On the other side, an almost as odd collection of old-line conservatives and Obama supporters, including Obama’s 2008 GOP rival Sen. John McCain, want a slow withdrawal that doesn’t cause a stampede for the exit by Britain and other NATO coalition members and that gives the Afghan government time to train up a few more brigades of competent infantry. This may or may not be possible, but 2014 is this camp’s goal for making it happen.
Obama has proven himself happy to punt when it comes to taking controversial decisions on domestic policy, allowing Congress to hash out the details of health care, financial reform and climate policy, to name just a few. But on foreign policy, he’s acted far more forcefully. As such, he’s likely to stick to his guns, announcing the start of a drawdown of the surge — perhaps 5K-to-10K troops, and being extremely vague on the pace of future withdrawals. Already, he’s couched the 2014 “handover” goal in conditional “facts on the ground” measurements. He may also be quite satisfied to watch the GOP fight among itself over these policies since the splits in the legislative caucus are mirrored among the band of blowhards currently vying for the party’s nomination.
And on the war front?
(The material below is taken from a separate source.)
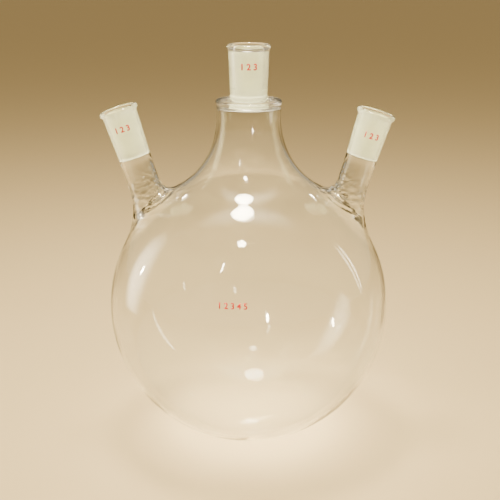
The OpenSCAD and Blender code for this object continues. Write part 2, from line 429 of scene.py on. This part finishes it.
class SideNeck:
    """Measures of one side neck, with its own directions. The mirror is 1 on the right and -1 on
    the left. Angles round the neck start on its outer side, away from the centre neck."""

    def __init__(self, form, mirror):
        self.form = form
        self.mirror = mirror
        mount = MOUNTS["right_socket" if mirror > 0 else "left_socket"]
        self.axis = Vector(mount["axis"]).normalized()
        self.mouth = Vector(mount["pos_m"])
        self.across = Vector((mirror * self.axis.z, 0, -mirror * self.axis.x))
        self.depth = Vector((0, 1, 0))
        self.centre = Vector((0, 0, form.body_diameter / 2))
        self.foot = self.on_ball(self.mouth, form.body_diameter / 2)
        self.stem = form.stem_length
        self.socket = (self.mouth - self.foot).length - self.stem
        # Middle of the seal on the side that faces the centre neck.
        self.seal = self.foot + 6 * MM * self.axis - 10 * MM * self.across

    def on_ball(self, point, ball):
        """Where the line through the point, along the neck, meets the ball."""
        arm = point - self.centre
        along = arm.dot(self.axis)
        run = -along + math.sqrt(along * along - arm.dot(arm) + ball * ball)
        return point + run * self.axis

    def spoke(self, turn):
        return self.across * math.cos(turn) + self.depth * math.sin(turn)

    def around(self, turn, radius, along):
        """A point round the neck's axis, at a distance along it from the foot."""
        return self.foot + self.axis * along + self.spoke(turn) * radius

    def reach(self, turn, extra):
        """Reach of the fused fillet at an angle round the stem."""
        form = self.form
        return form.root_reach + extra + (form.root_inner_reach - form.root_reach) * facing(turn)

    def corner(self, turn, radius, wall):
        """Where a line along the stem would meet the ball without a fillet."""
        return self.on_ball(self.around(turn, radius, 0), wall.ball)

    def on_wall(self, turn, radius, wall, reach):
        """The point on the wall that lies the reach outwards from the corner."""
        corner = self.corner(turn, radius, wall)
        out = (corner - self.centre).normalized()
        spoke = self.spoke(turn)
        level = (spoke - spoke.dot(out) * out).normalized()
        return wall.drop(corner + reach * level)

    def root(self, turn, share, radius, wall, extra):
        """A point of the fused fillet: share 0 on the stem, share 1 on the wall."""
        reach = self.reach(turn, extra)
        base = self.on_wall(turn, radius, wall, reach)
        normal = wall.normal(base)
        corner = self.corner(turn, radius, wall)
        bend = corner + self.axis * ((base - corner).dot(normal) / self.axis.dot(normal))
        top = bend + self.axis * reach
        return (1 - share) ** 2 * top + 2 * share * (1 - share) * bend + share * share * base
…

Happily, there is a good deal of evidence that a smaller U.S. footprint at this point may serve both aims. Major Mike Few, editor of Small Wars Journal and an Army officer who has served in Iraq and Afghanistan repeatedly, writes that less often means more in such conflicts, particularly at late stages. ”Sometimes with more, we merely attack the symptoms creating short-term visible gains rather than attacking the root problems,” Few writes. But “when the intervention force is constrained by force size and resources ….the commanders are forced to adapt, and the result is often a period of deep-reflection, ingenuity, and creativity.”
Let’s hope he’s right – because whatever faction wins the spinning contest tomorrow, doing more with less looks like the plan for Afghanistan.